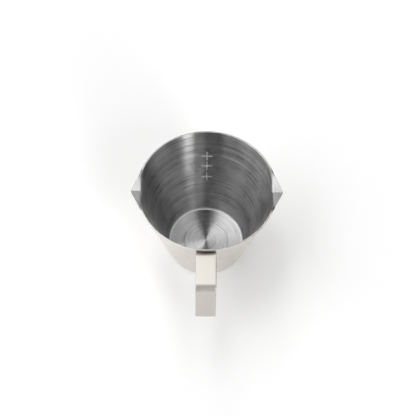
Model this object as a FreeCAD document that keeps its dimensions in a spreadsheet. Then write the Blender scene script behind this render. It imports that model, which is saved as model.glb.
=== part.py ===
import FreeCAD, Part
import os
import re
import Sketcher

# A small tapered pouring and melting pot of stainless sheet: a drawn body with
# two pressed lips on the X axis, and a bent strip handle spot-welded at -Y.
# Origin: centre of the underside, on the pot's own axis. +Z is up.

DRIVING = {
    # drawn body: an outer cone of revolution, and the sheet's thickness
    "RimRadius": 32.5,
    "PotHeight": 50.7,
    "ConeBaseRadius": 19.0,
    "Wall": 0.7,
    "BaseCorner": 1.6,
    # pressed lips: the wall is flat under them, and the lip is a shallow V
    "LipFlat": 31.0,
    "LipReach": 35.6,
    "LipDrop": 2.3,
    # strip handle: tab on the wall, shelf, outer bend and free drop
    "StripWidth": 9.4,
    "StripThickness": 1.2,
    "StripBend": 3.8,
    "StripReach": 51.2,
    "StripTopDrop": 2.4,
    "StripEndDrop": 30.5,
    "StripCorner": 0.9,
    "TabLength": 15.0,
    "TabRound": 2.4,
    "TabSpan": 20.0,
    "TabShelf": 7.0,
    "FitGap": 0.05,
    # spot welds that join the tab to the wall
    "WeldDiameter": 2.6,
    "WeldIntoWall": 0.4,
    "WeldIntoTab": 0.6,
    "WeldTopDrop": 7.5,
    "WeldPitch": 6.5,
    # level marks: crosses etched in the wall opposite the handle
    "MarkDepth": 0.12,
    "MarkLine": 0.45,
    "MarkSize": 5.6,
    "MarkLow": 22.5,
    "MarkMiddle": 29.5,
    "MarkHigh": 35.8,
    # plain ring stamped in the floor
    "RingRadius": 10.5,
    "RingWidth": 0.8,
    "RingDepth": 0.15,
}

# sizes that follow from the driving ones
DERIVED = {
    "Slope": "(RimRadius - ConeBaseRadius) / PotHeight",
    "SlopeLength": "sqrt(1 + Slope * Slope)",
    "WallAcross": "Wall * SlopeLength",
    "InnerBase": "ConeBaseRadius - WallAcross",
    "LipHalf": "sqrt(RimRadius * RimRadius - LipFlat * LipFlat)",
    "LipPlate": "Wall * sqrt(1 + (LipDrop / LipHalf) * (LipDrop / LipHalf))",
    "StripTop": "PotHeight - StripTopDrop",
    "StripUnder": "StripTop - StripThickness",
    "StripEnd": "PotHeight - StripEndDrop",
    "TabFace": "ConeBaseRadius + FitGap * SlopeLength",
    "TabBack": "TabFace + StripThickness * SlopeLength",
    "TabBottom": "StripTop - TabLength",
    "TabJoin": "RimRadius + TabShelf",
}

doc = FreeCAD.newDocument("MeltingPot")
sheet = doc.addObject("Spreadsheet::Sheet", "Dimensions")


def fill_sheet():
    cells = [(name, str(number)) for name, number in DRIVING.items()]
    cells += [(name, "=" + formula) for name, formula in DERIVED.items()]
    for row, (name, content) in enumerate(cells, start=1):
        sheet.set("A%d" % row, name)
        sheet.set("B%d" % row, content)
        sheet.setAlias("B%d" % row, name)
    doc.recompute()


def size(formula):
    """The present value of a formula of sheet names."""
    return float(sheet.evalExpression(formula))


def bind(target, prop, formula):
    """Bind a property to a formula of sheet names, which all start with a capital."""
    target.setExpression(prop, re.sub(r"\b([A-Z]\w*)", r"Dimensions.\1", formula))


def origin_plane(body, role):
    return [feature for feature in body.Origin.OriginFeatures if feature.Role == role][0]


def bind_point(sketch, line, name, corner):
    """Hold the start of a line at the two formulas of a corner."""
    for axis, kind, other, formula in zip("XY", ("DistanceX", "DistanceY"), (-2, -1), corner):
        if formula == "0":
            sketch.addConstraint(Sketcher.Constraint("PointOnObject", line, 1, other))
            continue
        constraint = sketch.addConstraint(Sketcher.Constraint(kind, -1, 1, line, 1, size(formula)))
        sketch.renameConstraint(constraint, name + axis)
        bind(sketch, "Constraints." + name + axis, formula)


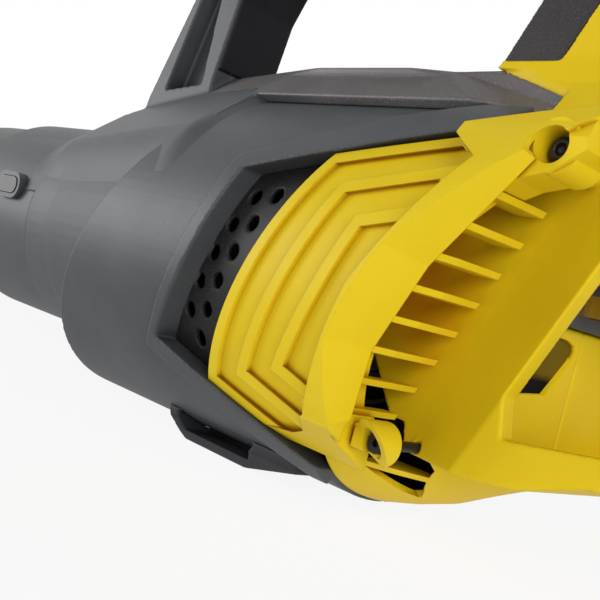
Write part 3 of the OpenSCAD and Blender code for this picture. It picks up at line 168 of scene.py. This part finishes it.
def make_grain():
    """Bump, speckle, mottle and dust, all as functions of object coordinates in metres."""
    group, given, made = new_group(
        "mould_grain",
        [("Grain size", "NodeSocketFloat", 0.0004), ("Depth", "NodeSocketFloat", 0.3),
         ("Normal", "NodeSocketVector", None)],
        [("Normal", "NodeSocketVector"), ("Speckle", "NodeSocketFloat"), ("Mottle", "NodeSocketFloat"),
         ("Dust", "NodeSocketFloat")])
    link = group.links.new
    place = group.nodes.new("ShaderNodeTexCoord").outputs["Object"]
    per_metre = add(group, "ShaderNodeMath", {"operation": "DIVIDE"})
    per_metre.inputs[0].default_value = 1.0
    link(given.outputs["Grain size"], per_metre.inputs[1])
    fine = add(group, "ShaderNodeTexNoise", Detail=3.0, Roughness=0.6)
    slow = add(group, "ShaderNodeTexNoise", Scale=MOTTLES_PER_METRE, Detail=4.0, Roughness=0.55)
    cells = add(group, "ShaderNodeTexVoronoi", Scale=DUST_CELLS_PER_METRE)
    for pattern in (fine, slow, cells):
        link(place, pattern.inputs["Vector"])
    link(per_metre.outputs[0], fine.inputs["Scale"])
    bump = add(group, "ShaderNodeBump", Distance=GRAIN_HEIGHT)
    link(given.outputs["Depth"], bump.inputs["Strength"])
    link(fine.outputs[0], bump.inputs["Height"])
    link(given.outputs["Normal"], bump.inputs["Normal"])
    tint = group.nodes.new("ShaderNodeSeparateColor")
    link(cells.outputs["Color"], tint.inputs[0])
    few = add(group, "ShaderNodeMath", {"operation": "GREATER_THAN"})
    few.inputs[1].default_value = DUST_RARITY
    link(tint.outputs["Red"], few.inputs[0])
    speck = product(group, ramp(group, cells.outputs["Distance"], DUST_EDGE, DUST_CORE), few.outputs[0])
    link(speck, made.inputs["Dust"])
    link(bump.outputs[0], made.inputs["Normal"])
    link(fine.outputs[0], made.inputs["Speckle"])
    link(slow.outputs[0], made.inputs["Mottle"])
    return group


grain_group = make_grain()
print("node group", grain_group.name)

# %% [markdown]
# Two masks read the shape itself. Hands and benches polish outward edges, which the renderer
# gives as pointiness. Slots and creases get painted shade where ambient occlusion finds them:
# it asks how much of the space within a reach is free, here of the same piece only.

# %% Edge mask and painted crease shade mask
FREE_SPACE, SHUT_SPACE = 0.80, 0.25


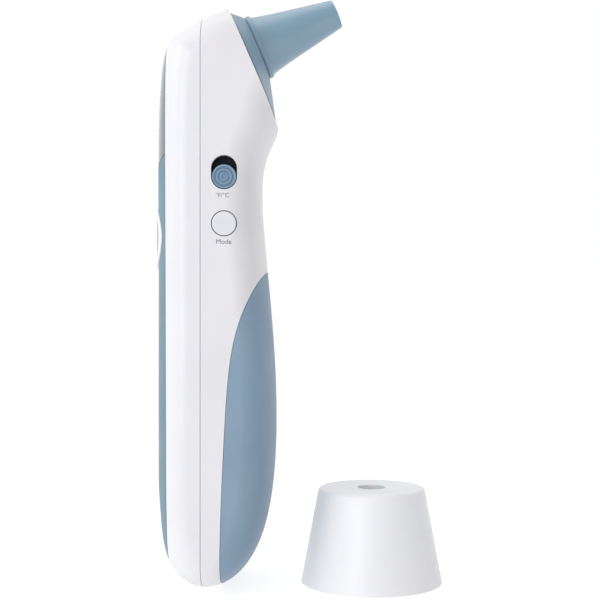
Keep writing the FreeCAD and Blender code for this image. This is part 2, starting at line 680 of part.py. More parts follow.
def main_board():
    board = box((BOARD_X, BOARD_X + BOARD_THICKNESS), (-BOARD_HALF_WIDTH, BOARD_HALF_WIDTH),
                (BOARD_BOTTOM, BOARD_TOP))
    corners = [edge for edge in board.Edges
               if abs(edge.tangentAt(edge.FirstParameter).x) > 0.9]
    board = board.makeFillet(2.5, corners)
    return board.cut([rod(SCREW_RADIUS + 0.1, V(BOARD_X - 1, y, z), X_AXIS, 4)
                      for y, z in BOARD_SCREWS_YZ])


def controller_chips():
    """Controller and amplifier on the back of the board."""
    back = BOARD_X + BOARD_THICKNESS
    return Part.makeCompound([box((back, back + 1.0), (1.5, 10.5), (96, 105)),
                              box((back, back + 1.2), (4, 9), (127, 131))])


def buzzer():
    centre = V(DECK_X + 0.02, 0, 46)
    disc = rod(6.2, centre, X_AXIS, 2.6)
    return disc.cut(rod(0.9, centre + X_AXIS * 1.4, X_AXIS, 2))


# ---------------------------------------------------------------- battery compartment

def cell_centres():
    return [V(CELL_X, side * CELL_SPACING / 2, 0) for side in (-1, 1)]


def batteries():
    """Two cells, one up and one down, each with its flat end on a spring."""
    body = Part.makeCylinder(CELL_RADIUS, CELL_LENGTH)
    rims = [edge for edge in body.Edges if edge.Curve.TypeId == "Part::GeomCircle"]
    body = body.makeFillet(0.4, rims)
    upright = body.fuse(rod(1.9, V(0, 0, CELL_LENGTH - 1), Z_AXIS, CELL_NUB + 1))
    upright = upright.removeSplitter()
    inverted = upright.copy()
    inverted.rotate(V(0, 0, 0), X_AXIS, 180)
    first, second = cell_centres()
    upright.translate(first + Z_AXIS * (BAY_FLOOR + SPRING_LENGTH))
    inverted.translate(second + Z_AXIS * (BAY_ROOF - SPRING_LENGTH))
    return Part.makeCompound([upright, inverted])


def battery_springs():
    """Coil springs between the flat ends of the cells and the contacts."""
    rise = (SPRING_LENGTH - 2 * SPRING_WIRE - 0.04) / (2 * SPRING_TURNS)
    half_turn = Part.makeTorus(SPRING_RADIUS, SPRING_WIRE, V(0, 0, 0), Z_AXIS, 0, 360, 180)
    half_turn.rotate(V(0, 0, 0), Y_AXIS, math.degrees(math.asin(rise / 2 / SPRING_RADIUS)))
    turns = []
    for step in range(2 * SPRING_TURNS):
        turn = half_turn.copy()
        turn.rotate(V(0, 0, 0), Z_AXIS, 180 * step)
        turn.translate(Z_AXIS * (SPRING_WIRE + 0.02 + rise * (step + 0.5)))
        turns.append(turn)
    spring = turns[0].fuse(turns[1:])
    first, second = cell_centres()
    feet = [first + Z_AXIS * BAY_FLOOR, second + Z_AXIS * (BAY_ROOF - SPRING_LENGTH)]
    return Part.makeCompound([spring.translated(foot) for foot in feet])


def battery_contacts():
    """Plates at the cells' ends: a bridge below and two terminals above."""
    y = TRAY_HALF_WIDTH - TRAY_WALL - 0.4
    floor = (BAY_FLOOR - CONTACT_THICKNESS, BAY_FLOOR)
    roof = (BAY_ROOF, BAY_ROOF + CONTACT_THICKNESS)
    x = (CELL_X - 4.2, CELL_X + 4.2)
    return Part.makeCompound([box(x, (-y, y), floor), box(x, (-y, -1), roof),
                              box(x, (1, y), roof)])


def battery_tray():
    """Cradle open to the back, with a low fence between the cells."""
    x = (SEAM_X + 0.5, CELL_X + CELL_RADIUS - 0.2)
    outside = box(x, (-TRAY_HALF_WIDTH, TRAY_HALF_WIDTH), (TRAY_BOTTOM, TRAY_TOP))
    y = TRAY_HALF_WIDTH - TRAY_WALL
    inside = box((x[0] + TRAY_WALL, x[1] + 1), (-y, y),
                 (TRAY_BOTTOM + TRAY_WALL, TRAY_TOP - TRAY_WALL))
    fence = box((x[0] + 0.5, x[0] + 2.2), (-0.35, 0.35), (TRAY_BOTTOM + 3, TRAY_TOP - 3))
    tray = outside.cut(inside).fuse(fence)
    return tray.common(casing(SHELF_INNER + 0.05)).removeSplitter()


def battery_leads():
    """Two leads from the terminals up to the board's lower edge."""
    leads = []
    for side in (-1, 1):
        y = side * 8.0
        leads.append(wire_run([V(-22.5, y, TRAY_TOP + 0.02), V(-22.5, y, TRAY_TOP + 5.5),
                               V(-24.6, y * 0.75, TRAY_TOP + 9.5),
                               V(BOARD_X + BOARD_THICKNESS + 0.5, y * 0.75, BOARD_BOTTOM + 4)],
                              0.45))
    return Part.makeCompound(leads)


# ---------------------------------------------------------------- fasteners

def pan_screw(seat, direction, length):
    """Screw with a cross recess; seat is under its head, and direction is where it points."""
    head = Part.makeCylinder(SCREW_HEAD_RADIUS, SCREW_HEAD_HEIGHT, V(0, 0, -SCREW_HEAD_HEIGHT))
    shank = Part.makeCylinder(SCREW_RADIUS - 0.18, length)
    screw = head.fuse(shank)
    for turn in (0, 90):
        blade = Part.makeBox(2.2, 0.5, 1.0, V(-1.1, -0.25, -SCREW_HEAD_HEIGHT - 0.2))
        blade.rotate(V(0, 0, 0), Z_AXIS, turn)
        screw = screw.cut(blade)
    screw.Placement = FreeCAD.Placement(seat, FreeCAD.Rotation(Z_AXIS, direction))
    return screw


def case_screws():
    return Part.makeCompound([pan_screw(V(CASE_SCREW_SEAT_X, 0, z), V(-1, 0, 0), 11)
                              for z in CASE_SCREW_Z])


def board_screws():
    seat_x = BOARD_X + BOARD_THICKNESS
    return Part.makeCompound([pan_screw(V(seat_x, y, z), V(-1, 0, 0), 5)
                              for y, z in BOARD_SCREWS_YZ])


# ---------------------------------------------------------------- forehead cap

def cap_cone(shrink, height):
    """Plain truncated cone of the cap's outer form, drawn in by shrink."""
    slope = (CAP_BASE_RADIUS - CAP_TOP_RADIUS) / CAP_HEIGHT
    base = CAP_BASE_RADIUS - shrink
    return Part.makeCone(base, base - slope * height, height)


def forehead_cap():
    """Hollow cap with a hole in its top and an inner sleeve that grips the probe cone."""
    outside = cap_cone(0, CAP_HEIGHT)
    rims = [edge for edge in outside.Edges if edge.Curve.TypeId == "Part::GeomCircle"]
    outside = outside.makeFillet(CAP_EDGE, [max(rims, key=lambda rim: rim.CenterOfMass.z)])
    shell = outside.cut(cap_cone(CAP_WALL, CAP_HEIGHT - CAP_WALL))
    # where the cone's foot lies when its tip ends under the hole
    cone_foot = Z_AXIS * (CAP_HEIGHT - CAP_HOLE_LENGTH - CONE_LENGTH - SLEEVE_CLEARANCE)
    grip = cone_solid(SLEEVE_CLEARANCE)
    grip.translate(cone_foot)
    jacket = cone_solid(SLEEVE_CLEARANCE + SLEEVE_WALL)
    jacket.translate(cone_foot)
    upper = box((-FAR, FAR), (-FAR, FAR), (CAP_HEIGHT - SLEEVE_DEPTH, CAP_HEIGHT - CAP_WALL / 2))
    long, thin, height = (-17, 17), (-0.6, 0.6), (9, 24)
    ribs = box(thin, long, height).fuse(box(long, thin, height))
    inside = jacket.common(upper).fuse(ribs).common(cap_cone(CAP_WALL / 2, CAP_HEIGHT - 0.5))
    cap = shell.fuse(inside).removeSplitter().cut(grip)
    cap = cap.cut(rod(CAP_HOLE_RADIUS, V(0, 0, 0), Z_AXIS, CAP_HEIGHT + 1))
    cap.translate(V(CAP_X, 0, 0))
    return cap


# ---------------------------------------------------------------- output

NODES = [
    front_shell, rear_shell, front_panel, display_lens, battery_cover,
    probe_collar, probe_cone, probe_window, sensor_tube, thermopile_sensor, sensor_holder,
    sensor_ribbon,
    scan_button, scan_switch, scan_switch_plunger,
    mode_button, mode_switch, mode_switch_plunger,
    unit_slider, slider_carriage, unit_switch, unit_switch_lever, side_board,
    lcd_glass, lcd_frame, lcd_connector_strips, backlight_plate, main_board, controller_chips,
    buzzer,
    batteries, battery_springs, battery_contacts, battery_tray, battery_leads,
    case_screws, board_screws,
    forehead_cap,
]

os.makedirs("parts", exist_ok=True)
for build in NODES:
    shape = build()
    print(build.__name__, len(shape.Solids), shape.isValid(), round(shape.Volume, 1))
    shape.exportStep(f"parts/{build.__name__}.step")
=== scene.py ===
import math

import bmesh
import bpy
from mathutils import Matrix, Vector
from mathutils.bvhtree import BVHTree


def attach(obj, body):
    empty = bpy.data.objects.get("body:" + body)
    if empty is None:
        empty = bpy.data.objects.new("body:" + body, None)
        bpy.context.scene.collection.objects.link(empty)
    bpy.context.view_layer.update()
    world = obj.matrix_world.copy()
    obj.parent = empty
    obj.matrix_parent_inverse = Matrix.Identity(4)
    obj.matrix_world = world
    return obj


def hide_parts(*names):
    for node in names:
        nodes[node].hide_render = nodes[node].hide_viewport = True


# An infrared ear and forehead thermometer with its forehead cap, on a white studio floor.
# Metres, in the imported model's frame: +Z up, -X the display side, +X where the probe points,
# -Y the side with the slider and the mode button.

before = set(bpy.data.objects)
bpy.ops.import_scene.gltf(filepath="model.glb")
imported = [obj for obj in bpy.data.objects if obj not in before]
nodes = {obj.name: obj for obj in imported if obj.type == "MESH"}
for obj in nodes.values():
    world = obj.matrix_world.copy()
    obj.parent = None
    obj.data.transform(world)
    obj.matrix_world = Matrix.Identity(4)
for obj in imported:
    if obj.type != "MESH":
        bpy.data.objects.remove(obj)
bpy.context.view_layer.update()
MM = 0.001

# ---------------------------------------------------------------- sizes of the parts, mm

HALF_WIDTH = 19.0
EDGE_DEPTH = 9.0
EDGE_POWER = 2.2
FRONT_X = -37.8
PLATE_THICKNESS = 1.6
CONTROL_X = -19.35
SLOT_Z = 107.15
SCAN_Z = 92.1
SCAN_HALF_WIDTH = 12.5
SCAN_HALF_HEIGHT = 8.3
SCAN_FLANGE = 1.5
SCAN_FLANGE_GAP = 0.15
SCAN_FLANGE_THICKNESS = 1.0
SCAN_SIDES = 96                 # vertices round the scan button
SCAN_STEM_RADIUS = 1.8
SCAN_STEM_END = -32.45
SCAN_GROOVE = 0.86              # where the oval groove runs, from 0 in the middle to 1 at the edge
WINDOW_Z = 125.8
WINDOW_HALF_HEIGHT = 9.7
WINDOW_HALF_WIDTH = 9.9
DISPLAY_X = -33.3               # front of the display cell
LENS_FADE = (-36.7, -35.0)      # x of the start and end of the lens's darker edge: its dark side wall plus painted shade of the gap to the shell
BAY_MIDDLE_Z = 41.7             # middle of the battery bay
BAND_START = 10.3               # from there to the copper band of either cell
PROBE_TILT = 23.5
PROBE_BASE = Vector((-11.6, 0, 143.6))
COLLAR_HEIGHT = 3.5
CONE_FOOT_RADIUS = 8.8
CONE_TIP_RADIUS = 3.95
CONE_LENGTH = 23.4
SPIGOT_RADIUS = 6.6
SPIGOT_DEPTH = 3.0
TUBE_BORE_RADIUS = 2.66
KNOB_RADIUS = 3.1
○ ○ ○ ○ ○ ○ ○
▶ **JOB**: Your task is to quote the lines above, beginning with the first and ending with the one that holds "# Origin: centre".

▶ **EXERCISE OUTPUT**:
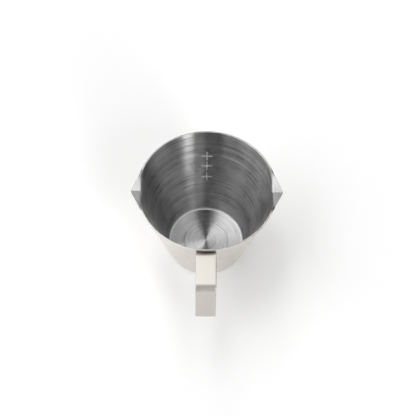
Model this object as a FreeCAD document that keeps its dimensions in a spreadsheet. Then write the Blender scene script behind this render. It imports that model, which is saved as model.glb.
=== part.py ===
import FreeCAD, Part
import os
import re
import Sketcher

# A small tapered pouring and melting pot of stainless sheet: a drawn body with
# two pressed lips on the X axis, and a bent strip handle spot-welded at -Y.
# Origin: centre of the underside, on the pot's own axis. +Z is up.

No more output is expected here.